Georg Georgijew zaznaczył w Luksemburgu, że termin spotkania przywódców Rosji i Stanów Zjednoczonych nie został jeszcze ustalony. Dodał jednak, że każde działania podejmowane w imię pokoju zasługują na poparcie. Minister podkreślił również, że Bułgaria, podobnie jak większość państw europejskich, pozostaje zwolennikiem poszanowania suwerenności i integralności terytorialnej Ukrainy. Jego zdaniem w rozmowach powinien wziąć udział także prezydent Ukrainy Wołodymyr Zełenski.
Rzecznik Kremla Dmitrij Pieskow przekazał, że trasa przelotu prezydenta Rosji do Budapesztu nie została jeszcze ustalona. Dodał, że kwestie techniczne związane z organizacją spotkania rosyjskiego i amerykańskiego przywódcy mają zostać omówione przez ministra spraw zagranicznych Rosji Siergieja Ławrowa oraz sekretarza stanu USA Marco Rubio.
Z kolei szef węgierskiej dyplomacji Peter Szijjarto zapowiedział, że Węgry zrobią wszystko, by spotkanie przywódców Stanów Zjednoczonych i Rosji mogło odbyć się w Budapeszcie.
Nakaz aresztowania Putina
Dotychczas, ze względu na trwającą agresję Rosji przeciwko Ukrainie, większość państw należących do NATO odmawiała zgody na przeloty oficjalnych rosyjskich delegacji nad swoim terytorium. W rezultacie Rosja zmuszona jest planować trasy lotów w taki sposób, by omijały przestrzeń powietrzną tych krajów – wybierając przeloty nad wodami międzynarodowymi lub nad terytoriami państw utrzymujących z Moskwą przyjazne stosunki.

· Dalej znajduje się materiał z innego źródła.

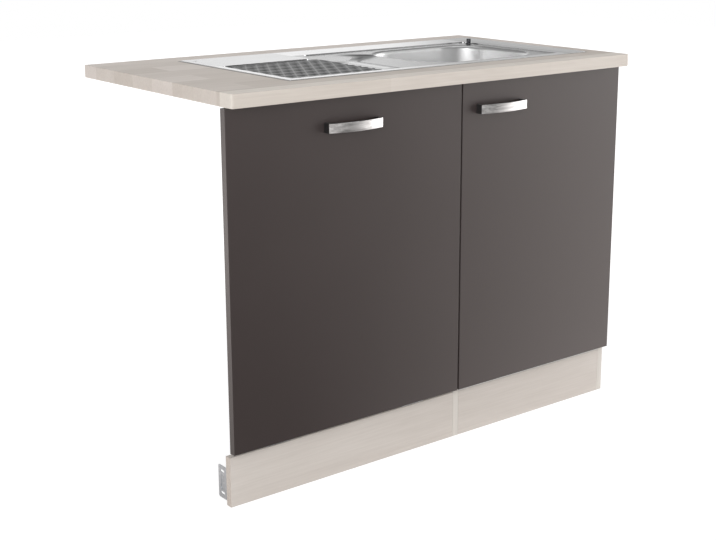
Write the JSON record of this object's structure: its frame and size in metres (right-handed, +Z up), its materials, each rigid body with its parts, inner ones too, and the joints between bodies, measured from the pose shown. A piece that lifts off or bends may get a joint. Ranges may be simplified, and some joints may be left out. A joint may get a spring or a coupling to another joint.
{
  "type": "kitchen sink unit",
  "caption": "Kitchen sink unit: hinged-door sink cabinet, open appliance bay with drop front, worktop with inset drainer sink, bottle trap and plinth.",
  "frame": {"origin": "on the floor, under the middle of the worktop", "axes": "+X to the right seen from the front, +Y to the wall behind, +Z up"},
  "size_m": [1.1, 0.6, 0.8607],
  "materials": {
    "worktop": "pale acacia decor on chipboard",
    "carcass": "pale acacia decor on chipboard",
    "front": "anthracite satin melamine on chipboard",
    "sink_steel": "fine brushed stainless steel",
    "handle_steel": "brushed nickel",
    "zinc": "zinc plated steel",
    "screw_steel": "zinc plated steel",
    "knob_chrome": "polished chrome",
    "white_plastic": "moulded white polypropylene",
    "black_plastic": "moulded black plastic",
    "rubber": "soft black rubber",
    "foam": "grey foam strip",
    "dowel_wood": "turned beech"
  },
  "bodies": {
    "unit": {"worktop": "worktop", "side_panel_left": "carcass", "side_panel_right": "carcass", "bottom_panel": "carcass", "front_rail": "carcass", "rear_rail_upper": "carcass", "rear_rail_lower": "carcass", "plinth_cabinet": "carcass", "plinth_appliance_bay": "carcass", "plinth_bracket_left": "zinc", "plinth_bracket_right": "zinc", "plinth_bracket_screws": "screw_steel", "cabinet_plinth_angles": "zinc", "cabinet_plinth_screws": "screw_steel", "dowels": "dowel_wood", "cam_bolts": "screw_steel", "cam_locks": "zinc", "worktop_angles": "zinc", "worktop_angle_screws": "screw_steel", "sink": "sink_steel", "sink_seal": "foam", "sink_clips": "zinc", "sink_clip_screws": "screw_steel", "strainer_cup": "sink_steel", "waste_sleeve_screw": "sink_steel", "waste_gasket": "rubber", "waste_body": "white_plastic", "overflow_rosette": "sink_steel", "overflow_gasket": "rubber", "overflow_elbow": "white_plastic", "overflow_pipe": "white_plastic", "tailpiece": "white_plastic", "union_nut": "white_plastic", "trap_body": "white_plastic", "trap_cup": "white_plastic", "outlet_pipe": "white_plastic", "outlet_nut": "white_plastic", "spigot_cap": "white_plastic", "knob_housing": "knob_chrome", "remote_cable": "black_plastic", "hinge_mounting_plates": "zinc", "hinge_plate_screws": "screw_steel", "hinge_arms": "zinc", "front_hinge_lower_leaves": "zinc", "front_hinge_pins": "screw_steel", "front_hinge_lower_screws": "screw_steel"},
    "hinge_link_pack": {"hinge_links": "zinc"},
    "door": {"cabinet_door": "front", "door_handle": "handle_steel", "door_handle_screws": "screw_steel", "hinge_cups": "zinc", "hinge_cup_screws": "screw_steel", "door_bumpers": "white_plastic"},
    "drop_front": {"appliance_front": "front", "front_handle": "handle_steel", "front_handle_screws": "screw_steel", "front_hinge_upper_leaves": "zinc", "front_hinge_upper_screws": "screw_steel"},
    "knob": {"waste_knob": "knob_chrome"},
    "plug": {"drain_plug": "sink_steel"}
  },
  "joints": [
    {"name": "hinge_link_slide", "type": "slide", "parent": "unit", "child": "hinge_link_pack", "axis": [0.1483, -0.9889, 0], "range_m": [0, 0.0203]},
    {"name": "cabinet_door_hinge", "type": "hinge", "parent": "hinge_link_pack", "child": "door", "pos_m": [0.538, -0.262, 0.4675], "axis": [0, 0, 1], "range_deg": [0, 105]},
    {"name": "appliance_front_hinge", "type": "hinge", "parent": "unit", "child": "drop_front", "pos_m": [-0.25, -0.252, 0.1113], "axis": [1, 0, 0], "range_deg": [0, 90]},
    {"name": "waste_knob_turn", "type": "hinge", "parent": "unit", "child": "knob", "pos_m": [0.415, 0.113, 0.855], "axis": [0, 0, 1], "range_deg": [0, 90]},
    {"name": "plug_lift", "type": "slide", "parent": "unit", "child": "plug", "axis": [0, 0, 1], "range_m": [0, 0.008]}
  ],
  "couplings": [
    {"joint": "hinge_link_slide", "follows": "cabinet_door_hinge", "m_per_rad": 0.011036},
    {"joint": "waste_knob_turn", "follows": "plug_lift", "rad_per_m": 196.35}
  ]
}
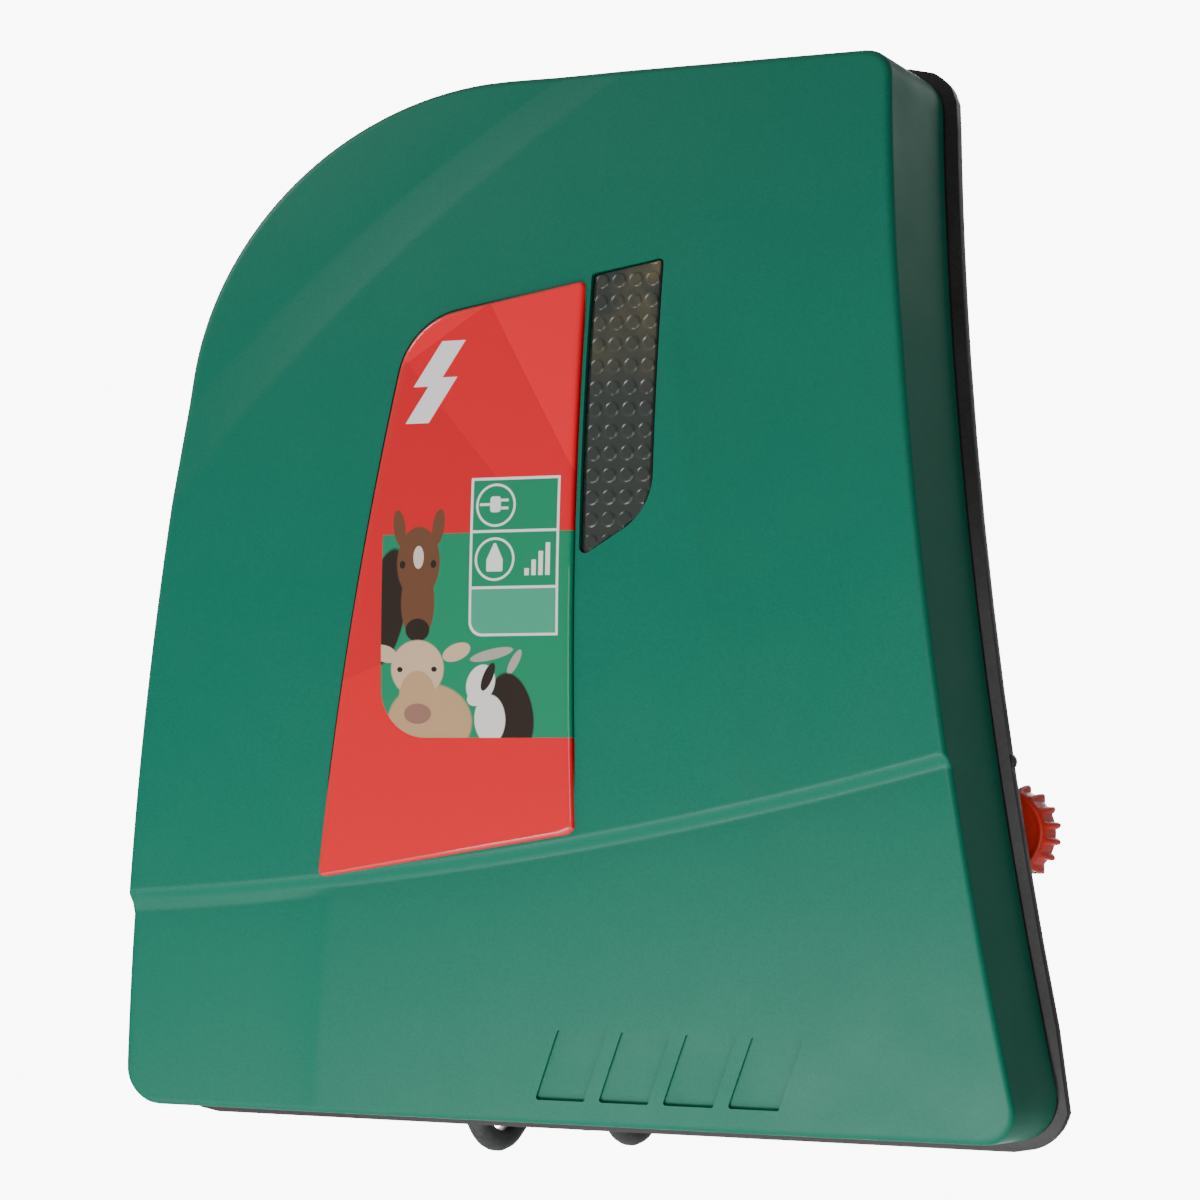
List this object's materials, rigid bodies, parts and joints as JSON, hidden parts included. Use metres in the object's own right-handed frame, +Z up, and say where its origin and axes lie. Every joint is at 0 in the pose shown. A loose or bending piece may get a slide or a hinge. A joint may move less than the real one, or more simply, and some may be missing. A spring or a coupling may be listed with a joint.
{
  "type": "fence energizer",
  "caption": "Wall-hung mains fence energizer with an arched sail-shaped cover, smoked display window, domed label, screw terminals and a tied mains lead.",
  "frame": {"origin": "on the flat back of the rear tub, where it lies on the wall, on the cover's middle line", "axes": "+X to the right seen from the front, +Y into the wall, +Z up; the arched cover faces -Y"},
  "size_m": [0.2276, 0.0969, 0.2541],
  "materials": {
    "cover_green": "satin moulded plastic with a fine pearl grain",
    "case_black": "satin moulded plastic",
    "seal_rubber": "matt",
    "window_smoke": "smoked, dimpled inside",
    "diffuser": "translucent, satin",
    "label_print": "printed film",
    "label_resin": "clear domed resin over a red print",
    "board": "solder mask",
    "led_lens": "moulded lens",
    "core_steel": "laminated steel, varnished",
    "winding": "enamelled copper wire",
    "component_dark": "moulded",
    "component_blue": "sleeved",
    "aluminium": "extruded",
    "fuse_glass": "clear",
    "zinc_steel": "zinc plated",
    "brass": "plain",
    "knob_red": "satin",
    "knob_green": "satin",
    "wire_red": "PVC sheath",
    "wire_green": "PVC sheath",
    "lead_pvc": "dark grey PVC sheath, satin",
    "tie_nylon": "nylon strap"
  },
  "bodies": {
    "case": {"board_screw_1": "zinc_steel", "board_screw_2": "zinc_steel", "board_screw_3": "zinc_steel", "board_screw_4": "zinc_steel", "bulk_capacitor": "component_dark", "charging_choke": "winding", "controller_chip": "component_dark", "cord_gland": "lead_pvc", "cord_tie": "tie_nylon", "cover_screw_1": "zinc_steel", "cover_screw_2": "zinc_steel", "cover_screw_3": "zinc_steel", "cover_screw_4": "zinc_steel", "cover_screw_5": "zinc_steel", "cover_screw_6": "zinc_steel", "cover_seal": "seal_rubber", "display_board": "board", "display_window": "window_smoke", "fence_bar": "brass", "fence_block": "case_black", "fence_nut": "zinc_steel", "fence_stud": "zinc_steel", "fence_wire": "wire_red", "filter_capacitor": "component_blue", "front_cover": "cover_green", "ground_bar": "brass", "ground_block": "case_black", "ground_nut": "zinc_steel", "ground_stud": "zinc_steel", "ground_wire": "wire_green", "hanging_tab_1": "zinc_steel", "hanging_tab_2": "zinc_steel", "hanging_tab_3": "zinc_steel", "heat_sink": "aluminium", "label_dome": "label_resin", "label_plate": "label_print", "led_1": "led_lens", "led_2": "led_lens", "led_3": "led_lens", "light_guide": "diffuser", "main_board": "board", "mains_fuse": "fuse_glass", "mains_hank": "lead_pvc", "mains_inner_lead": "lead_pvc", "mains_lead": "lead_pvc", "mains_plug": "lead_pvc", "plug_lead": "lead_pvc", "rear_flange": "case_black", "rear_tub": "case_black", "rectifier": "component_dark", "storage_capacitor": "component_blue", "thyristor": "component_dark", "transformer_core": "core_steel", "transformer_winding": "winding"},
    "fence_clamp": {"fence_washer": "zinc_steel"},
    "fence_turn": {"fence_knob": "knob_red"},
    "ground_clamp": {"ground_washer": "zinc_steel"},
    "ground_turn": {"ground_knob": "knob_green"}
  },
  "joints": [
    {"name": "fence_clamp_slide", "type": "slide", "parent": "case", "child": "fence_clamp", "axis": [0, -1, 0], "range_m": [0, 0.005]},
    {"name": "fence_knob_turn", "type": "hinge", "parent": "fence_clamp", "child": "fence_turn", "pos_m": [0.0962, -0.0346, -0.14], "axis": [0, -1, 0], "range_deg": [0, 1800]},
    {"name": "ground_clamp_slide", "type": "slide", "parent": "case", "child": "ground_clamp", "axis": [0, -1, 0], "range_m": [0, 0.005]},
    {"name": "ground_knob_turn", "type": "hinge", "parent": "ground_clamp", "child": "ground_turn", "pos_m": [-0.0962, -0.0346, -0.14], "axis": [0, -1, 0], "range_deg": [0, 1800]}
  ],
  "couplings": [
    {"joint": "fence_clamp_slide", "follows": "fence_knob_turn", "m_per_rad": 0.000159},
    {"joint": "ground_clamp_slide", "follows": "ground_knob_turn", "m_per_rad": 0.000159}
  ]
}
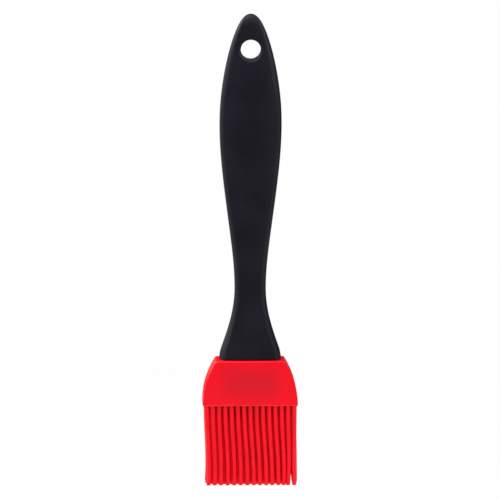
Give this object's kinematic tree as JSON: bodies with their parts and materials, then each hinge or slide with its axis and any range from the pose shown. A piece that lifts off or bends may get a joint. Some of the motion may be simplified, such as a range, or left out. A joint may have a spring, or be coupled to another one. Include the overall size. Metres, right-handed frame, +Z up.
{
  "type": "pastry brush",
  "caption": "Pastry brush: a black moulded handle with a hanging hole, a red silicone head that pulls off its tongue, and rows of silicone strands.",
  "frame": {"origin": "centre of the hanging hole, halfway through the handle's thickness", "axes": "+Z up the handle, away from the strands; +Y through the hanging hole, from the front to the back; X across the brush"},
  "size_m": [0.041, 0.0134, 0.205],
  "materials": {
    "handle_plastic": "black moulded plastic, satin",
    "head_silicone": "red silicone rubber, satin"
  },
  "bodies": {
    "handle": {"handle": "handle_plastic"},
    "head": {"brush_head": "head_silicone", "bristle_row_1": "head_silicone", "bristle_row_2": "head_silicone", "bristle_row_3": "head_silicone", "bristle_row_4": "head_silicone", "bristle_row_5": "head_silicone"}
  },
  "joints": [
    {"name": "head_pull", "type": "slide", "parent": "handle", "child": "head", "axis": [0, 0, -1], "range_m": [0, 0.015]}
  ]
}
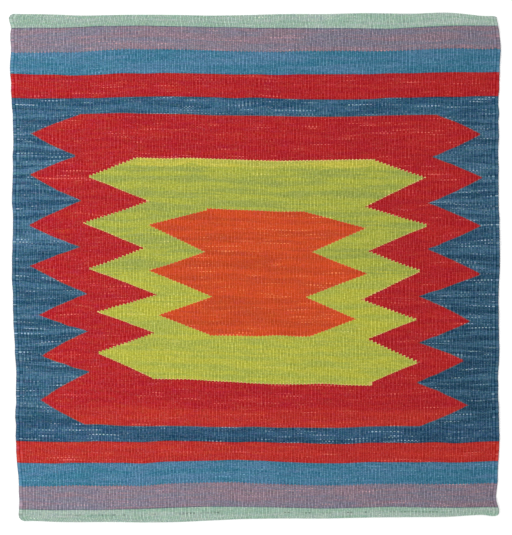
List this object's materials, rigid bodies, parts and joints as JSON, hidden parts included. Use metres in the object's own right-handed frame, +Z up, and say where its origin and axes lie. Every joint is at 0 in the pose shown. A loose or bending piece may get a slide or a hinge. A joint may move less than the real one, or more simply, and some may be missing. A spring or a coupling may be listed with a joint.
{
  "type": "flat-woven kilim rug",
  "caption": "Flat square wool kilim rug lying on the floor, with uneven selvedges, turned-under hems and a stepped zigzag medallion between striped end bands.",
  "frame": {"origin": "on the floor, under the middle of the rug's outline", "axes": "+Z up out of the face, +Y along the warps towards the end at the top of the picture, +X across the rug to its right selvedge"},
  "size_m": [1.0088, 1.0462, 0.0071],
  "materials": {
    "woven_wool": "matt hand-spun wool, weft-faced, red with blue, yellow-green, orange, lilac and mint areas"
  },
  "bodies": {
    "root": {"kilim_cloth": "woven_wool"}
  },
  "joints": []
}
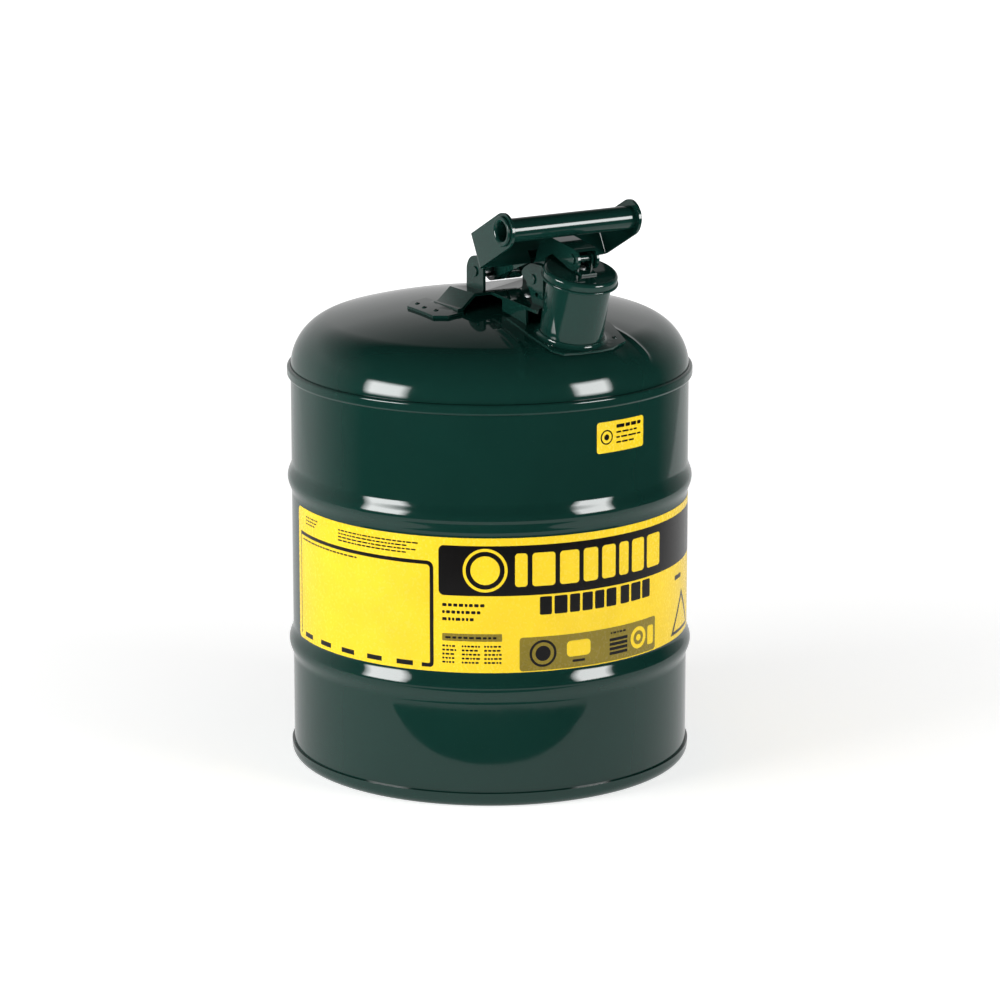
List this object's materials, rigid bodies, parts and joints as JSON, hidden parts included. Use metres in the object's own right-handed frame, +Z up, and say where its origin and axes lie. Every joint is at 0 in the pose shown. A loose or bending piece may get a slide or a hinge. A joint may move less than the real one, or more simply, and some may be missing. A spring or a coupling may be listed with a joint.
{
  "type": "safety gas can",
  "caption": "Round steel safety can with a crowned top, a tilted spout with a flame arrester, a spring-closed lid on a lever and a swinging carry handle.",
  "frame": {"origin": "centre of the can's base on the floor", "axes": "+Z up along the can's axis, +X from the axis towards the spout, Y along the handle's grip"},
  "size_m": [0.2989, 0.299, 0.428],
  "materials": {
    "enamel": "glossy baked dark green enamel",
    "zinc": "bright zinc-plated steel",
    "stainless_mesh": "woven stainless wire cloth",
    "seal": "black fuel-resistant rubber",
    "label": null
  },
  "bodies": {
    "can": {"body_shell": "enamel", "bottom_pan": "enamel", "bottom_chime": "enamel", "dome_top": "enamel", "top_seam": "enamel", "spout_collar": "enamel", "spout_neck": "enamel", "spout_rim": "enamel", "arrester_flange": "zinc", "arrester_outer_screen": "stainless_mesh", "arrester_inner_screen": "stainless_mesh", "arrester_end_cap": "zinc", "arrester_retaining_ring": "zinc", "mount_bracket": "enamel", "handle_pivot_pin": "enamel", "pivot_spacers": "zinc", "lid_hinge_pin": "enamel", "lid_spring": "zinc", "main_label": "label", "listing_label": "label"},
    "handle": {"handle_yoke": "enamel", "pivot_sleeve": "zinc", "grip_tube": "enamel"},
    "lid": {"lid_lever": "enamel", "clevis_pin": "zinc"},
    "cap": {"cap_shell": "enamel", "cap_clevis": "enamel", "cap_gasket": "seal", "gasket_retainer": "zinc", "cap_rivet": "zinc"}
  },
  "joints": [
    {"name": "handle_swing", "type": "hinge", "parent": "can", "child": "handle", "pos_m": [0.02, 0, 0.37], "axis": [0, -1, 0], "range_deg": [0, 140]},
    {"name": "lid_open", "type": "hinge", "parent": "can", "child": "lid", "pos_m": [0.077, 0, 0.372], "axis": [0, -1, 0], "range_deg": [0, 64], "stiffness_Nm_per_rad": 0.2, "springref_deg": -17.19, "deforming": ["lid_spring"]},
    {"name": "cap_tilt", "type": "hinge", "parent": "lid", "child": "cap", "pos_m": [0.12411, 0, 0.39338], "axis": [0, -1, 0], "range_deg": [-4.5, 0]}
  ],
  "couplings": [
    {"joint": "lid_open", "follows": "handle_swing", "ratio": 0.45},
    {"joint": "cap_tilt", "follows": "handle_swing", "ratio": -0.03}
  ]
}
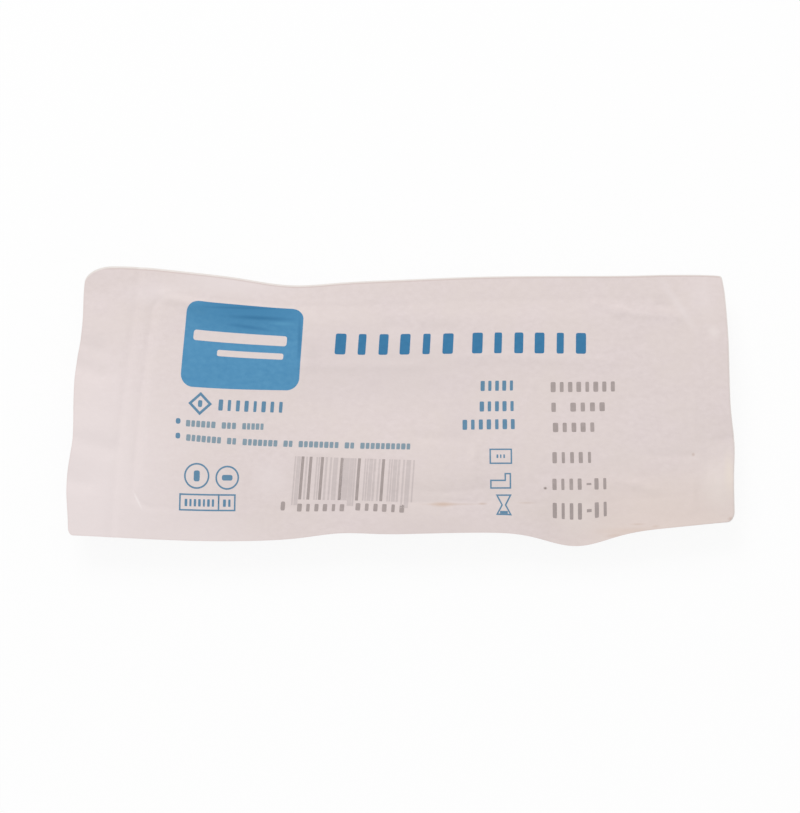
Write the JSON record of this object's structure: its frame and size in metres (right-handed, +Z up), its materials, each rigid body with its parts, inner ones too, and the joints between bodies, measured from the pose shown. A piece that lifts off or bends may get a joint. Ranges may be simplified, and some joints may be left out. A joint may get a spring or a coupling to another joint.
{
  "type": "sealed sterile peel pouch",
  "caption": "Sealed paper and film peel pouch lying paper side up, with a shallow formed pocket that holds a small curved airway tube, and an unsealed tab for peeling it open.",
  "frame": {"origin": "middle of the pouch's box, on the surface that it lies on", "axes": "+X along the pouch, from the peel tab to the sealed end; +Y across it, towards the edge above the print; +Z up, out of the paper side"},
  "size_m": [0.158, 0.0682, 0.0088],
  "materials": {
    "printed_paper": "uncoated medical paper, matt, with flat blue and grey print",
    "forming_film": "milky, faintly warm formed film, satin",
    "blue_ink": "flat flexographic ink on paper",
    "grey_ink": "overprinted marks in grey ink"
  },
  "bodies": {
    "root": {"sealed_pouch": "printed_paper"}
  },
  "joints": []
}
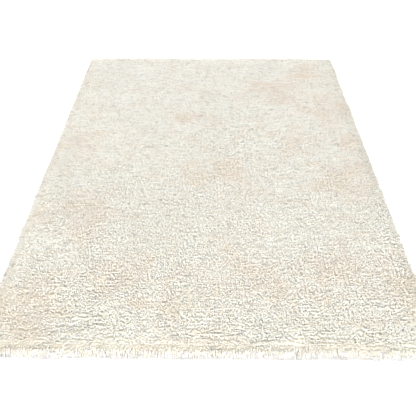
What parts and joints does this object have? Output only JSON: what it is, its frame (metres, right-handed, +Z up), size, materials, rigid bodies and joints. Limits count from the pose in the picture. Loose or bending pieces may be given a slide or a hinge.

Zarówno Bułgaria, jak i Węgry należą do Międzynarodowego Trybunału Karnego, który wydał nakaz aresztowania Władimira Putina za jego rolę w przymusowych deportacjach ukraińskich dzieci podczas rosyjskiej inwazji na Ukrainę.
Nieznana data spotkania
Po rozmowie z Władimirem Putinem Donald Trump ogłosił w czwartek, że obaj przywódcy uzgodnili zorganizowanie w nadchodzącym tygodniu spotkania doradców wysokiego szczebla. Jak jednak przekazał CNN przedstawiciel Białego Domu, planowane spotkanie sekretarza stanu USA Marco Rubio z rosyjskim ministrem spraw zagranicznych Siergiejem Ławrowem zostało tymczasowo zawieszone. Nie podano powodów tej decyzji. Według jednego ze źródeł, między oboma dyplomatami wystąpiły rozbieżności dotyczące ewentualnego zakończenia rosyjskiej inwazji na Ukrainę.
Rubio i Ławrow rozmawiali w poniedziałek telefonicznie, omawiając – jak poinformował Departament Stanu – kolejne kroki w dialogu. Z ustaleń CNN wynika jednak, że po rozmowie amerykańscy urzędnicy uznali, iż stanowisko Moskwy nie uległo zmianie i wciąż opiera się na maksymalistycznych żądaniach.